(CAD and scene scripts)
---+---
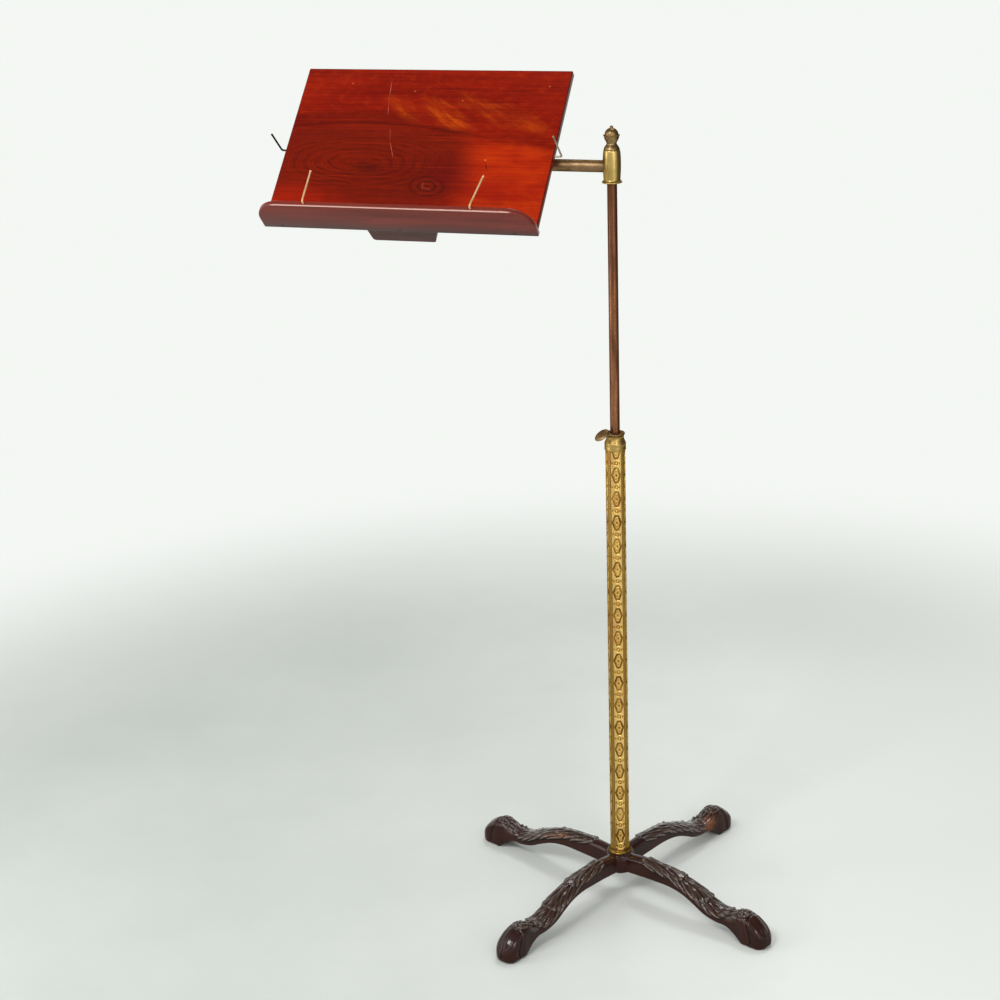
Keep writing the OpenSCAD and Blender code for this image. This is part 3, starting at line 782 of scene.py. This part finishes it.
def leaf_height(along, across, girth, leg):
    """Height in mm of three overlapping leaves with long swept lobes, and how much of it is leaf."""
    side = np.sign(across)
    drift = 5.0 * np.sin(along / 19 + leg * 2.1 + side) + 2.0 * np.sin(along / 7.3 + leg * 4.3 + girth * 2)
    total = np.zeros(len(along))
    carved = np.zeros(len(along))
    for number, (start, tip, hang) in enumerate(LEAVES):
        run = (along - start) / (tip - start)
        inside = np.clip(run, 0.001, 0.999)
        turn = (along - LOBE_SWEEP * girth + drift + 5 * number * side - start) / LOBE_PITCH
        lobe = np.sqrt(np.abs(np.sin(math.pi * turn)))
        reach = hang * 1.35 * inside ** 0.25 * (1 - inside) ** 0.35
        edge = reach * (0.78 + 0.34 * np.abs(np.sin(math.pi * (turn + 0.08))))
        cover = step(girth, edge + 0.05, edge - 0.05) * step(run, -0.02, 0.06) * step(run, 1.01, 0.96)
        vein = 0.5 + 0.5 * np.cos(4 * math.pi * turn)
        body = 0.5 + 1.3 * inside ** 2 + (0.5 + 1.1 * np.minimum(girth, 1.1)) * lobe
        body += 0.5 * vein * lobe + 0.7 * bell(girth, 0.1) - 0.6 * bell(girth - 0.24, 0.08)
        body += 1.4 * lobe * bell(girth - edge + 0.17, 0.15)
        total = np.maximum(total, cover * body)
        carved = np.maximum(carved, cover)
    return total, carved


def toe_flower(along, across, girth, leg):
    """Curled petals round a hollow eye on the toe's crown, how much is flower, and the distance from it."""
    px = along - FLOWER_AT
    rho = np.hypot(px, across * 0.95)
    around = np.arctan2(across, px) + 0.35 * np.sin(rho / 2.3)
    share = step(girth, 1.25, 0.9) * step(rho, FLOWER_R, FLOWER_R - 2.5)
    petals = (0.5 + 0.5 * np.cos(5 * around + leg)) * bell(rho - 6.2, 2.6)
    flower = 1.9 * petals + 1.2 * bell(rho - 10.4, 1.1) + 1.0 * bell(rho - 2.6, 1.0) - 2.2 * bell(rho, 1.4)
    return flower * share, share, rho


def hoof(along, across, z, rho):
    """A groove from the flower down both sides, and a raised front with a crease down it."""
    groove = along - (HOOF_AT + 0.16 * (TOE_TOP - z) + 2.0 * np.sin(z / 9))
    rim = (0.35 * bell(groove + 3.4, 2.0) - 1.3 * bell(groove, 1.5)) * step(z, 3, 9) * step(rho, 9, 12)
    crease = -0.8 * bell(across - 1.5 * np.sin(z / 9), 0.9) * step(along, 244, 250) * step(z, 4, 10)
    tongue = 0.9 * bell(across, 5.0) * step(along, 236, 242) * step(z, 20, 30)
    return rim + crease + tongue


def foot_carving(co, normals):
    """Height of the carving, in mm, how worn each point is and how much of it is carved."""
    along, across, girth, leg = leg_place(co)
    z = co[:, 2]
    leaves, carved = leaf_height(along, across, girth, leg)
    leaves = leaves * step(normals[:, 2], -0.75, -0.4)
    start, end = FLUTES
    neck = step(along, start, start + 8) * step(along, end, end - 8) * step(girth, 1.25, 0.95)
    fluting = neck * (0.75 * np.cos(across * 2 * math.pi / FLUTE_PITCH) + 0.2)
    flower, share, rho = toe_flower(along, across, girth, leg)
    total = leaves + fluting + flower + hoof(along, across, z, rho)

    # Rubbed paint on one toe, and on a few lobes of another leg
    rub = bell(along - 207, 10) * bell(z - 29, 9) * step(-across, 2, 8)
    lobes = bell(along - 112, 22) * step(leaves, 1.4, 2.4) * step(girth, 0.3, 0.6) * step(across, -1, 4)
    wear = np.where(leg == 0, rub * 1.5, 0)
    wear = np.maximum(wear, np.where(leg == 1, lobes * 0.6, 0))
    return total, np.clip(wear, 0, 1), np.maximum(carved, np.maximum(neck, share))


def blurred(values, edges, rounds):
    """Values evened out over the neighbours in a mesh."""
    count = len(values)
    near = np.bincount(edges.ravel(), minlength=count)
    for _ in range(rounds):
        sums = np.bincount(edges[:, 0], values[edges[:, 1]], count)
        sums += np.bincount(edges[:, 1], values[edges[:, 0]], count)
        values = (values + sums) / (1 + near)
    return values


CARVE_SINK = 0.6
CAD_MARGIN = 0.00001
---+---
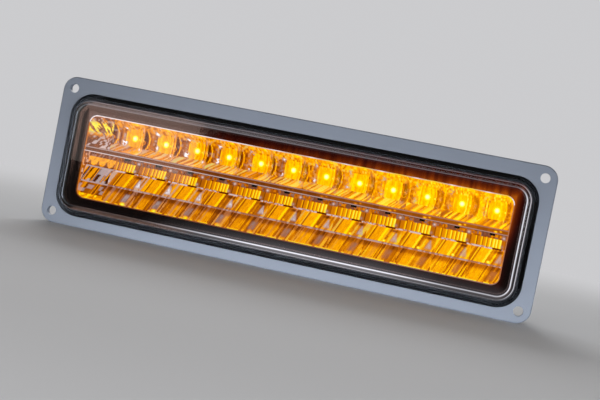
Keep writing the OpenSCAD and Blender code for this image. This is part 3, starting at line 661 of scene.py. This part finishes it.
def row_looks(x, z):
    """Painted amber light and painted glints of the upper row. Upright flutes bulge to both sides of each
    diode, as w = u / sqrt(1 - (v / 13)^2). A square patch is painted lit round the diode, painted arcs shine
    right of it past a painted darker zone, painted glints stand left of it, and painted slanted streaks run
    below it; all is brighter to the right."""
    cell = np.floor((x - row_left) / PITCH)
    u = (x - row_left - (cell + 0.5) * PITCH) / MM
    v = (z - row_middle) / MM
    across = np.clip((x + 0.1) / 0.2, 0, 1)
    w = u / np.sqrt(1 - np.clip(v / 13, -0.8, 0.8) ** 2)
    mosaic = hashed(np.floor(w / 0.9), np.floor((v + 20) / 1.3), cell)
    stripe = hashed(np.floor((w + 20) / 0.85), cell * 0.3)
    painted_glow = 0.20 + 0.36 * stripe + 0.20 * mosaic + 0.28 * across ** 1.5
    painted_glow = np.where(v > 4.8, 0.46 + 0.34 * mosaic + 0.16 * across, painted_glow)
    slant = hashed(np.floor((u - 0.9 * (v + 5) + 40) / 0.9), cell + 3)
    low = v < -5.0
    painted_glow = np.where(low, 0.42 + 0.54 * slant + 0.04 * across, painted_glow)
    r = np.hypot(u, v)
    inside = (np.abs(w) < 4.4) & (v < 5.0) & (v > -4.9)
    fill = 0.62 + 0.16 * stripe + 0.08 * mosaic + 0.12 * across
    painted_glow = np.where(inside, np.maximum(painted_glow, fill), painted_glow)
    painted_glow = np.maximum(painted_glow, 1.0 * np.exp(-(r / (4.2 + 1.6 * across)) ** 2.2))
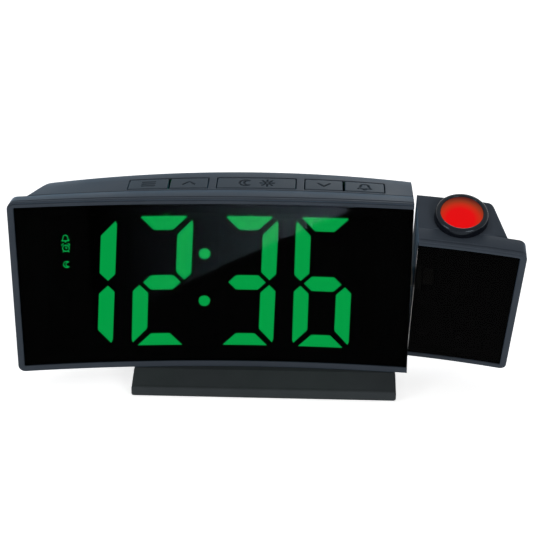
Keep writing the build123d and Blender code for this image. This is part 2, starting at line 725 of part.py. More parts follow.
---+---
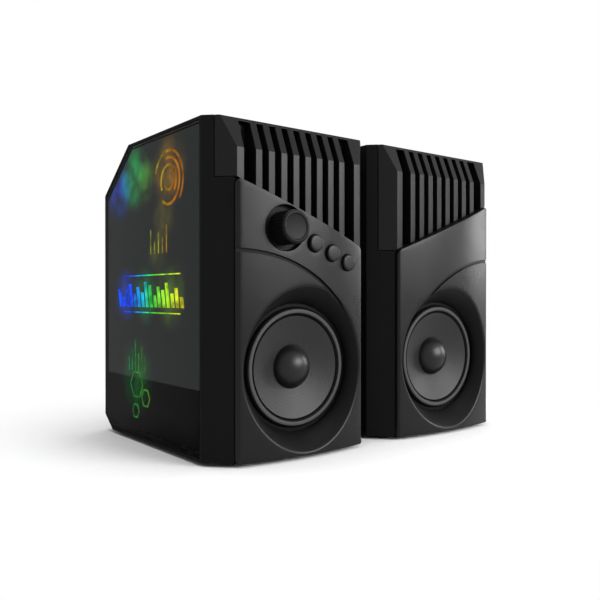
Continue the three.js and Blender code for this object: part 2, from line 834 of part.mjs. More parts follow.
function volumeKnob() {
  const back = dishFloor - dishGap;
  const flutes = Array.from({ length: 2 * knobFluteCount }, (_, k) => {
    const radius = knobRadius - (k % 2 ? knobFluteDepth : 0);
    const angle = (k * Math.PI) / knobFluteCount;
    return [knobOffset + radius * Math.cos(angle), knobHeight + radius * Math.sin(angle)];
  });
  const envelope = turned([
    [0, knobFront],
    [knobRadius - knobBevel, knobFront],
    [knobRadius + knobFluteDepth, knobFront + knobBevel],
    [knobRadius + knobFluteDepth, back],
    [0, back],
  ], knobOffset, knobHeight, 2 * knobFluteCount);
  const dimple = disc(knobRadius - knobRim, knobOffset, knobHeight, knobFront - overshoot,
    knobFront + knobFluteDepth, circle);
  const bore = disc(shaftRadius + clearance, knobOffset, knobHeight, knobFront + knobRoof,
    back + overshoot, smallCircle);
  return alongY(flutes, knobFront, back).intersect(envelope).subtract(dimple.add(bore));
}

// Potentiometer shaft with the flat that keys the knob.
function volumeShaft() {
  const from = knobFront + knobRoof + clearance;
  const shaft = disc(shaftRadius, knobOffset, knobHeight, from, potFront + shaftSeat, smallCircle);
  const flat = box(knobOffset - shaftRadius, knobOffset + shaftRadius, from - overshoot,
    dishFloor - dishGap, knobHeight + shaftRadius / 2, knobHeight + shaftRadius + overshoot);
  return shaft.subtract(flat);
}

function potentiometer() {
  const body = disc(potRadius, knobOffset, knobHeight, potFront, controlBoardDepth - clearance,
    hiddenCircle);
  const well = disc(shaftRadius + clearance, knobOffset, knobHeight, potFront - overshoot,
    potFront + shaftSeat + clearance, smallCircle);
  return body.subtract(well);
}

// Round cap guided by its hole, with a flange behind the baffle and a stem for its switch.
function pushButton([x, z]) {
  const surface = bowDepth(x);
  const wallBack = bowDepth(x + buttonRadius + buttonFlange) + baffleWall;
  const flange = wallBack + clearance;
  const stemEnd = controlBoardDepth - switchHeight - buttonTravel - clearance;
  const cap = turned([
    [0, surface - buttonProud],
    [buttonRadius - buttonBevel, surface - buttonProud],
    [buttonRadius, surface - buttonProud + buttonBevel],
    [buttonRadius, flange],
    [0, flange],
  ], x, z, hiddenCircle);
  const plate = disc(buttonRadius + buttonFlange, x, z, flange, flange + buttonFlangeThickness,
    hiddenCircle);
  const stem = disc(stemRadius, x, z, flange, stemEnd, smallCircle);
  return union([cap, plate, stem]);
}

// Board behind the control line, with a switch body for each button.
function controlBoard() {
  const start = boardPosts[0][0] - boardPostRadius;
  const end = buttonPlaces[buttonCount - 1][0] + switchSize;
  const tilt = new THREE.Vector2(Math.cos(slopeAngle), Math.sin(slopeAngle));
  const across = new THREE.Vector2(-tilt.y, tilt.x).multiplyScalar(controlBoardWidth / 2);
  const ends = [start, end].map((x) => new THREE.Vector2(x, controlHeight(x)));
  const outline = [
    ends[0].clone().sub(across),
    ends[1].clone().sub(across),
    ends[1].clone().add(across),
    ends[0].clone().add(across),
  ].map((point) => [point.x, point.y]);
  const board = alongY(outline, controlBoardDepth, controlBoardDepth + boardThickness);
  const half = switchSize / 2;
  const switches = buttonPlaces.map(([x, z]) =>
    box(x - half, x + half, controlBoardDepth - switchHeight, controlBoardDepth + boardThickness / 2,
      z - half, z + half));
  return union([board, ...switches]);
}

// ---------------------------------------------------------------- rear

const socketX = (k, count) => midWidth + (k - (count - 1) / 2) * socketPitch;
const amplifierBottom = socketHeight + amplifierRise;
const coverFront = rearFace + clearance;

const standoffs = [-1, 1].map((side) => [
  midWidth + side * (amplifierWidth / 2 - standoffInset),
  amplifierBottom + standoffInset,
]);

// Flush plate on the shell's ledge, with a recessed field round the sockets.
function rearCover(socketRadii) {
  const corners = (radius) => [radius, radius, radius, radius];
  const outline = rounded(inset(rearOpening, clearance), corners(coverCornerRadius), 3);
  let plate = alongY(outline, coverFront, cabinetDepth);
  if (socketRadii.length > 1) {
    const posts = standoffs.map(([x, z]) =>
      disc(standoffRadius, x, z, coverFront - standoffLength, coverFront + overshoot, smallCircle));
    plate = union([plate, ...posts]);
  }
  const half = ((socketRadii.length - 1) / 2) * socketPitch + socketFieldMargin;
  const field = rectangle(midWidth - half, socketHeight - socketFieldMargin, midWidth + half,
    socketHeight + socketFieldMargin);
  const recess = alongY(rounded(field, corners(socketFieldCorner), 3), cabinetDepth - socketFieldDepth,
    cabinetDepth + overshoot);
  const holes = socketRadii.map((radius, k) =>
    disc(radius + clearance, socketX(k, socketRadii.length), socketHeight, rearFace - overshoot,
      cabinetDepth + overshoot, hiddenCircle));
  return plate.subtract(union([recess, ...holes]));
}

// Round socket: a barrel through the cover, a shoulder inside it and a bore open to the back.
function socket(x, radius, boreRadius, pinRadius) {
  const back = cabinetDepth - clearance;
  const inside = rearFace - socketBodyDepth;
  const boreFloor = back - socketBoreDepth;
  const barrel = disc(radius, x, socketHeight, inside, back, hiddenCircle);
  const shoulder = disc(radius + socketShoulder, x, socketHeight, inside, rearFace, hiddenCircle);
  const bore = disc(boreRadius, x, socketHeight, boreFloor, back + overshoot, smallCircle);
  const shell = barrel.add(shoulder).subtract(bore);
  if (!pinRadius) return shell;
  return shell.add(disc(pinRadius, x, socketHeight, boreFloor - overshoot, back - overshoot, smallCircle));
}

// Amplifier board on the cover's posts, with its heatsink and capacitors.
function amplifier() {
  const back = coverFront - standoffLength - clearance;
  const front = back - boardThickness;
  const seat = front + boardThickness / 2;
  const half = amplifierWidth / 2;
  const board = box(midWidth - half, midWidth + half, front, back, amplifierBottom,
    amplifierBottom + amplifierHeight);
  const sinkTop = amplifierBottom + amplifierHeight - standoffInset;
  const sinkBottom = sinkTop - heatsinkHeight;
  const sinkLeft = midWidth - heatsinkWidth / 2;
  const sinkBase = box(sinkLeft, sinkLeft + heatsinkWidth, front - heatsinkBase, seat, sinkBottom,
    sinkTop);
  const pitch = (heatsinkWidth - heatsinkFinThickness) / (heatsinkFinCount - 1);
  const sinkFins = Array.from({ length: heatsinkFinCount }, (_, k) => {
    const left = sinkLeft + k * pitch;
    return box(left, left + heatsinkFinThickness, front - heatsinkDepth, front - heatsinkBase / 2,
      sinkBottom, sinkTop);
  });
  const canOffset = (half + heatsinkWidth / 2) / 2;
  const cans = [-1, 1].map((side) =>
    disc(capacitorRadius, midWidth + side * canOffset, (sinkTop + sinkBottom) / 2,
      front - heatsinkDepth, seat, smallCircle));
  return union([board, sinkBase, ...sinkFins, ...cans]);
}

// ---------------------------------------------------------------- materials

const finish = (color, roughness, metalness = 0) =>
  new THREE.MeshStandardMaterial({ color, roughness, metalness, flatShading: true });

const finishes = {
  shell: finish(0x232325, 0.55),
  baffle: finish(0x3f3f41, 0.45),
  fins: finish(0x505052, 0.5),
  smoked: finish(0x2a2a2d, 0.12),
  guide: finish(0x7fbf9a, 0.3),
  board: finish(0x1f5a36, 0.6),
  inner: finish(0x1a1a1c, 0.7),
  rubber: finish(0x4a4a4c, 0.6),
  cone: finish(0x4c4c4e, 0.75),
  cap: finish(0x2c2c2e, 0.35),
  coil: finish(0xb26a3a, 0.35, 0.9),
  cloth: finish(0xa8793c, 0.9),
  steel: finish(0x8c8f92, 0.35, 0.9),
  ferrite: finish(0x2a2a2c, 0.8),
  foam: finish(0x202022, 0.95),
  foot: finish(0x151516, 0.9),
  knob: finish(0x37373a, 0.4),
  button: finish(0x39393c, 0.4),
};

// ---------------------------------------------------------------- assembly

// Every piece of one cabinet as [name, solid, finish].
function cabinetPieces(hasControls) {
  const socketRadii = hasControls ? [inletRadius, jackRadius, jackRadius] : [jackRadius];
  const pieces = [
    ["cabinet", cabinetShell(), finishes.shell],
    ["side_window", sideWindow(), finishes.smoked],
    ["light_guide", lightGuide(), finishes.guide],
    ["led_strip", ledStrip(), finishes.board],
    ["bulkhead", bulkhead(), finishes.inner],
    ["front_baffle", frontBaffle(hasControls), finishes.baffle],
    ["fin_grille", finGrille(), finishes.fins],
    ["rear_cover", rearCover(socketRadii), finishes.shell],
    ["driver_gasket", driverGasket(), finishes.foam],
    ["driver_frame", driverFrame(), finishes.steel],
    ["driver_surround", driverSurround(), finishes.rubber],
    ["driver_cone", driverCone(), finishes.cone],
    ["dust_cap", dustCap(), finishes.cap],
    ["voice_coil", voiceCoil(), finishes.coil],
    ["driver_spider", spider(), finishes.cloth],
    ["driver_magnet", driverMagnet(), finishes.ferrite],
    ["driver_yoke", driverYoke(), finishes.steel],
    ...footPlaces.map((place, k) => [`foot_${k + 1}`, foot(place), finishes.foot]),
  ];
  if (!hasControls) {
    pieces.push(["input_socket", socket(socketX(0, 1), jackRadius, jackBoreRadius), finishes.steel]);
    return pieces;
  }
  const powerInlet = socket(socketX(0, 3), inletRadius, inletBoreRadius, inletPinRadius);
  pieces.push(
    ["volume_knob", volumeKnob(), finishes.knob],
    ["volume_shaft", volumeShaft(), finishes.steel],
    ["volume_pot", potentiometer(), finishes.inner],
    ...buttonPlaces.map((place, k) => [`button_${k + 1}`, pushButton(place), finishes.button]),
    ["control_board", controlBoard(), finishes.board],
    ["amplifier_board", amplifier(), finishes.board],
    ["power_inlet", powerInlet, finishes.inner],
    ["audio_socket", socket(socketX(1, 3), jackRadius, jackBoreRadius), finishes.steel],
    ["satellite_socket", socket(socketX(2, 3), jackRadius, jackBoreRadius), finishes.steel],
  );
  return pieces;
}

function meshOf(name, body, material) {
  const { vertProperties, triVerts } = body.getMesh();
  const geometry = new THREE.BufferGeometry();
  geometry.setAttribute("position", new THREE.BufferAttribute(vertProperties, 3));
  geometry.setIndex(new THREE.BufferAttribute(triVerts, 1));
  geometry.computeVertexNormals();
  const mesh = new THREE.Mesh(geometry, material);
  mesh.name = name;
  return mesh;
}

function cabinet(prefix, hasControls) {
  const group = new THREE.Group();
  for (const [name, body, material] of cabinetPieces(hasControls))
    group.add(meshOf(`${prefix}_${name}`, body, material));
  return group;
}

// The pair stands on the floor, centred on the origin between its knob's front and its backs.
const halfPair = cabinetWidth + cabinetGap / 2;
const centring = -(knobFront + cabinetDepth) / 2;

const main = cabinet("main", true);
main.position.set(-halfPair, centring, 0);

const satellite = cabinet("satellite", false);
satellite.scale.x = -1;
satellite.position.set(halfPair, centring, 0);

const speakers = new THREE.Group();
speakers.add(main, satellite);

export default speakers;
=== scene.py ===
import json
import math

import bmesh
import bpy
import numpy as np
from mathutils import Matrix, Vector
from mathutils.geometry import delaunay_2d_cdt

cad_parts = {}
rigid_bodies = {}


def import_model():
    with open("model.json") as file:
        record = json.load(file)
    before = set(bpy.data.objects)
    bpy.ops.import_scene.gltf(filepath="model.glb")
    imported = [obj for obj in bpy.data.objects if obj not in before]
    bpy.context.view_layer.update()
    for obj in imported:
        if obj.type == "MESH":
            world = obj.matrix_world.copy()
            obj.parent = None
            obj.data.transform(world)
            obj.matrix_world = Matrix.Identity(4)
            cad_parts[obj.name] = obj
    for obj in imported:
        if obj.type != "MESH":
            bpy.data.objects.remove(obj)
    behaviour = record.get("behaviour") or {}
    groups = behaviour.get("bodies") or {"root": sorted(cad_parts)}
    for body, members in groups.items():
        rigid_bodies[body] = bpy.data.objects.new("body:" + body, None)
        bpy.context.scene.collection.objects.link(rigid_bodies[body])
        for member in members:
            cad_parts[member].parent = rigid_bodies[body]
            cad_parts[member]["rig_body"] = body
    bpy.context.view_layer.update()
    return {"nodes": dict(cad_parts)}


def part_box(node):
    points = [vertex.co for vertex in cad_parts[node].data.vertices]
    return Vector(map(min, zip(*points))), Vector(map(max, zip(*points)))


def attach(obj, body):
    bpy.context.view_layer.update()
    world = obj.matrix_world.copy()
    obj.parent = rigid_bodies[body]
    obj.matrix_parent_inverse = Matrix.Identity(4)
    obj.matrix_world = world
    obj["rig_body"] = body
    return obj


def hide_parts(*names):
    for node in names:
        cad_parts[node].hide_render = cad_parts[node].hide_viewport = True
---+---
● What needs to be done
Retype the records above, but only those lines that fall between the line containing "const geometry = new" and the line containing "bpy.data.objects.remove(obj)", with both of those lines included, exactly as written.

● Full answer
  const geometry = new THREE.BufferGeometry();
  geometry.setAttribute("position", new THREE.BufferAttribute(vertProperties, 3));
  geometry.setIndex(new THREE.BufferAttribute(triVerts, 1));
  geometry.computeVertexNormals();
  const mesh = new THREE.Mesh(geometry, material);
  mesh.name = name;
  return mesh;
}

function cabinet(prefix, hasControls) {
  const group = new THREE.Group();
  for (const [name, body, material] of cabinetPieces(hasControls))
    group.add(meshOf(`${prefix}_${name}`, body, material));
  return group;
}

// The pair stands on the floor, centred on the origin between its knob's front and its backs.
const halfPair = cabinetWidth + cabinetGap / 2;
const centring = -(knobFront + cabinetDepth) / 2;

const main = cabinet("main", true);
main.position.set(-halfPair, centring, 0);

const satellite = cabinet("satellite", false);
satellite.scale.x = -1;
satellite.position.set(halfPair, centring, 0);

const speakers = new THREE.Group();
speakers.add(main, satellite);

export default speakers;
=== scene.py ===
import json
import math

import bmesh
import bpy
import numpy as np
from mathutils import Matrix, Vector
from mathutils.geometry import delaunay_2d_cdt

cad_parts = {}
rigid_bodies = {}


def import_model():
    with open("model.json") as file:
        record = json.load(file)
    before = set(bpy.data.objects)
    bpy.ops.import_scene.gltf(filepath="model.glb")
    imported = [obj for obj in bpy.data.objects if obj not in before]
    bpy.context.view_layer.update()
    for obj in imported:
        if obj.type == "MESH":
            world = obj.matrix_world.copy()
            obj.parent = None
            obj.data.transform(world)
            obj.matrix_world = Matrix.Identity(4)
            cad_parts[obj.name] = obj
    for obj in imported:
        if obj.type != "MESH":
            bpy.data.objects.remove(obj)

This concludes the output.